ホラーの金字塔として、そのジャンルの古典として知られているが、私はこの映画をホラーではなく、ファッショナブルな女性映画と見た。ぜひ女性に見てもらいたい作品なのだ。もちろん、ホラーとしての要素もたっぷり、ラストシーンもとっても怖い。(もちろんこの時代の作品なので、流血、はらわたドバドバのスプラッタシーンは一切ない)しかし、私はやはりこの作品は女性のための映画だと思う。この作品には、女性の心を捕らえる要素がたくさんある。まずひとつはファッション。ヒロイン、ローズマリー(ミア・ファロー)のファッションがとにかく可愛い!この時代のファッションは、まさに現在に通用する。お金持ちが着る豪華なドレスではなく、あくまで庶民の日常着である。すぐにでも真似できる、ぜひ参考にしたいファッション・センスである。次はインテリア。これもものすごくオシャレである!主人公夫婦の越してくるアパートはニューヨークの古いアパートである。(実はこのアパート、実在のものである。あのジョン・レノンが住んでいたことでも有名なダコタ・アパート。『ブレード・ランナー』の撮影にも使われたらしい。)まさにホラーにうってつけのゴシック・ロマン風の建物だ。家具も古い。しかし、若い夫婦はそこを明るくて清潔なモダンな部屋に改装する。暗い壁は清潔な白に塗り、淡い色合いの壁紙を貼る。前住人(悪魔によって殺されたのだが)の残した古い家具は処分して、雑誌を見て真似たという流行の家具であふれる。この当時の流行のインテリアも、ファッションと同様に今でも通用する。かわいい刺繍のクッションや明るいストライプのリネン類など、私もほしいと思うものばかりである。このいかにも悪魔が住んでいそうなクラシカルな住人の部屋と、幸せな生活を夢見る、希望にあふれた若い夫婦の部屋との対比が、逆にジワジワとした怖さを醸し出す。白や黄色に囲まれた、本当に明るい部屋の中で、ローズマリーの不安が際立つ。悪魔は普通の生活に入り込むのだ…。次は“母性”。妊娠している母親の強い母性。女性なら誰でも共感するはずである。
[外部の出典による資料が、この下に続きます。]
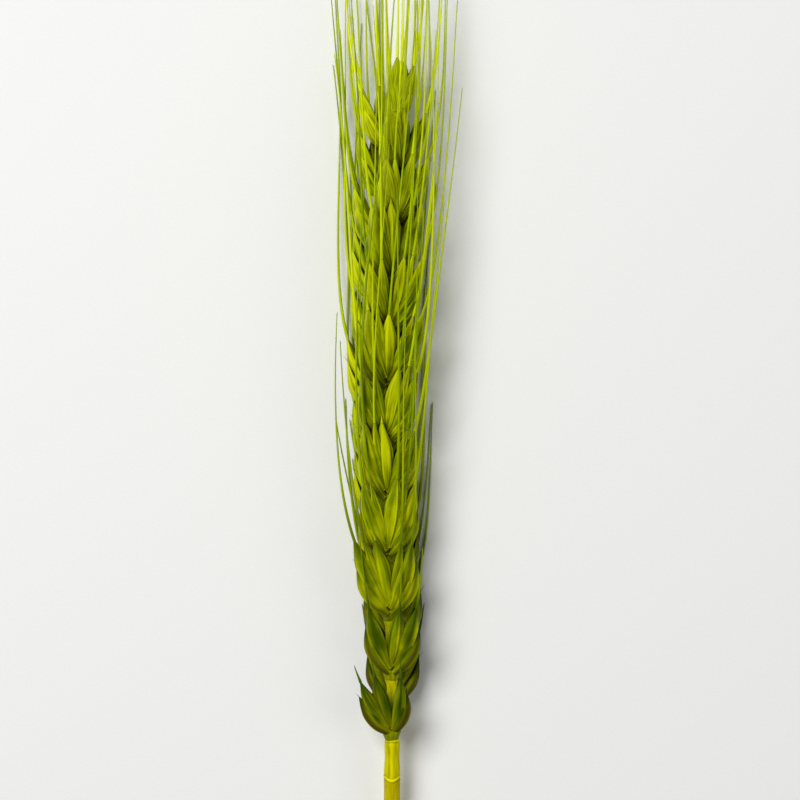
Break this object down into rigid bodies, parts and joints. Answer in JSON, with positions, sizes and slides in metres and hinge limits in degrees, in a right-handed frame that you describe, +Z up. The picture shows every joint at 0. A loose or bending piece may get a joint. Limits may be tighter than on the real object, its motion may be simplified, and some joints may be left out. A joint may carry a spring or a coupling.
{
  "type": "wheat ear",
  "caption": "Awned wheat ear lying on its side: keeled husks in two ranks on a zigzag axis, long bristles past the tip and a short cut hollow straw.",
  "frame": {"origin": "on the surface that the ear lies on, under the middle of the whole ear's bounding box", "axes": "+Y along the ear from the cut straw to the bristle tips, +Z up from the surface, +X across the ear"},
  "size_m": [0.0196, 0.1544, 0.0137],
  "materials": {
    "straw": "smooth fresh green-yellow straw, satin",
    "rachis": "fresh yellow-green stem tissue, satin",
    "husk": "fresh green husk with fine lengthwise nerves, satin"
  },
  "bodies": {
    "root": {"straw": "straw", "rachis": "rachis", "spikelet_01": "husk", "spikelet_02": "husk", "spikelet_03": "husk", "spikelet_04": "husk", "spikelet_05": "husk", "spikelet_06": "husk", "spikelet_07": "husk", "spikelet_08": "husk", "spikelet_09": "husk", "spikelet_10": "husk", "spikelet_11": "husk", "spikelet_12": "husk", "spikelet_13": "husk", "spikelet_14": "husk", "spikelet_15": "husk", "spikelet_16": "husk", "spikelet_17": "husk", "spikelet_18": "husk", "spikelet_19": "husk", "spikelet_20": "husk", "spikelet_21": "husk", "spikelet_22": "husk", "spikelet_23": "husk"}
  },
  "joints": []
}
現に、結婚も妊娠も経験のない私でさえ、ローズマリーの母性に共感してしまった(改めて母性本能が女性の遺伝子にくみこまれていることを認識させられた)。女は結婚して“妻”になるが、妊娠した途端に“母”になる。男性は「あたりまえじゃないか」と思うかもしれないが、これはとても重要で大きな違いなのだ。子供に対する並々ならぬ愛は夫に対する愛と比較にならないほど大きい。おなかの子を愛するあまり、不安やストレスがたまって精神に異常をきたす母親のなんと多いことか。この映画の悪魔という存在も、妊娠によるストレスで、ローズマリーが作り出した妄想と受け取れないことも無いのである。現に、悪魔教以外の人物は誰もローズマリーの言うことを信じなかった。一種の妊娠によるノイローゼと思うだろう。誰も助けてくれない恐怖。誰も(夫さえも)信じられない恐怖。もし初めての妊娠で不安な時、頼みの綱である夫や産婦人科の医師さえも信じられなくなったら…。ローズマリーの体験する恐怖はこれである。自分が悪魔に狙われる以上の恐怖。強い母性があるからこそ陥る恐怖。そして彼女は悪魔の子供を産む。必死に守りとおした子供が悪魔だったとは皮肉である。しかし私はこれを悲劇とは思わない。それは衝撃的なラスト・シーンの彼女の表情から読み取れる。生んだ子供が悪魔だったことを知り、初めはショックを受けるが、彼女はそれを受け入れるからだ。悪魔の身体をもつ赤ん坊に微笑みかけるのだ。私はこのラスト・シーンがとても好きである。偽善的なストーリーなら、悪魔の子供を殺してしまうだろう。あるいは殺そうとした所が逆に自分が殺されるというありがちなラストになるだろう。しかしそうはならなかった。彼女は悪魔の子供を受け入れた。たとえどんな様相をしていても自分のおなかを痛めた子供である。これから彼女は全身全霊をかけて悪魔の子供を守り、育てるだろう。彼女は強い母になるだろう。それが女なのだ。理性では押さえられないそれが母性なのだ。私はそんな彼女に拍手を送りたい。悪魔の母になることを選んだ彼女に。そんなりっぱな彼女に比べてみじめなのは夫(ジョン・カサヴェテス)である。自分の出世を代償に悪魔と契約してしまった夫。成功は手にしたが、彼は妻も子も永遠に失ってしまうのだ。妻はそんな夫を永遠に許さないだろう。彼女は一人で子供を育てることを選んだのだがら・・・。